We had spent most of the hour drive passing through rain showers but there was no precipitation falling as we prepared to set off. We stopped at the signboard to read up on the park and to study the map to confirm out plan for the hike.
Simply put the plan was to stay right at all junctions. This meant taking the Timber Road to the Ammefu (mountain in Atfalti (Northern Kalapuya)) Trail back to the Timber Road then to the Ayeekwa (bobcat in Atfalti) Trail to Witches Butter to the Chehalem (outside place in Atfalati) Ridge Trail. We would then follow the Chehalem Ridge Trail (detouring on a small partial loop) to the Madrona Trail and follow it to it’s end at a loop near some madrone trees. Our return would be back along the Madrona Trail to the Chehalem Ridge Trail (skipping the partial loop this time) to the Mampaꞎ (lake in Atfalati) Trail then right on the Zorzal (Spanish for thrush) Trail back to the Mampaꞎ Trail to Iowa Hill where the Mampaꞎ Trail ends in a loop around the hill. From Iowa Hill we would return to the Timber Road via the Mampaꞎ Trail and follow the road downhill to the Woodland Trail which we would follow back to the trailhead. The route could have been confusing but Metro has done an excellent job with not only placing posts identifying the trails at all of the junctions but also including maps on top of the posts.
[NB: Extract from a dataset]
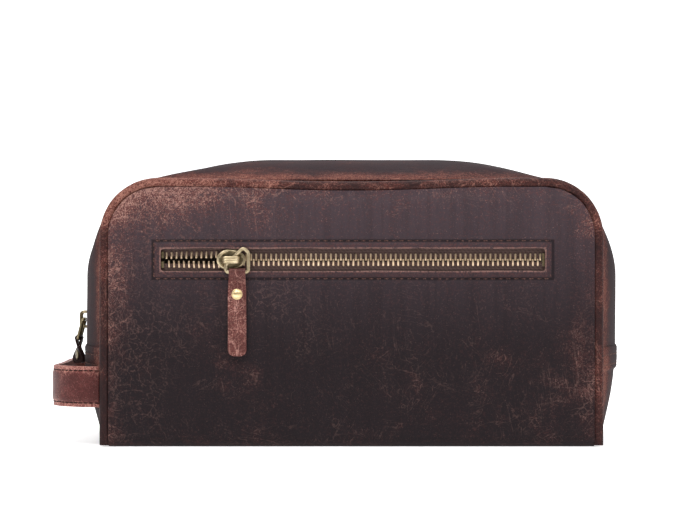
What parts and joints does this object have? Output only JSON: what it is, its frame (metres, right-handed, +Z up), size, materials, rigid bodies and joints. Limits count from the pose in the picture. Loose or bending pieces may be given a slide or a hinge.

The other nice touch is that the maps on these posts were oriented differently to align with the direction of the trail with north identified in the legend which made them quicker to read.
We set off down the Timber Road past the first of three figures located throughout the park representing the traditional storytelling of the Atfalti.
The Castor (Spanish for beaver) Trail on the left, this was the only trail in the park that we didn’t hike on during our visit. It was always a left turn.
Fawn lilies
Our first right turn (left was a short connector to the Woodland Trail).
Again the posts and accompanying maps were some of the best trail identifiers we’ve run across.
Bench at the viewpoint along the Ammefu Trail.
We had to imagine the view today.
The second figure.
Back at the Timber Road and another short connector to the Woodland Trail.
Fog on Timber Road
Passing the Woodland Trail on the left which would be our right turn on the way back.
Christensen Creek
Right turn for the Ayeekwa and Witches Butter Trails.
Witchs Butter on the left and Ayeekwa on the right.
Trillium
Some of the trails were gravel which helped keep mud from being an issue given the damp conditions. In fact there was only one spot (along the Madrona Trail) where mud was an issue at all.
Another bench, this one overlooked Christensen Creek.
Common blue violet
Pioneer violets and a strawberry blossom.
Mushrooms under a fern.
Popping out on the Witches Butter Trail.
Witches Butter Trail
Witches Butter Trail winding through Douglas firs.
Turning right onto the Chehalem Ridge Trail.
There was a little more mud on the Chehalem Ridge Trail.
Spring green carpet.
A good example of the differently oriented maps, on this one north is down.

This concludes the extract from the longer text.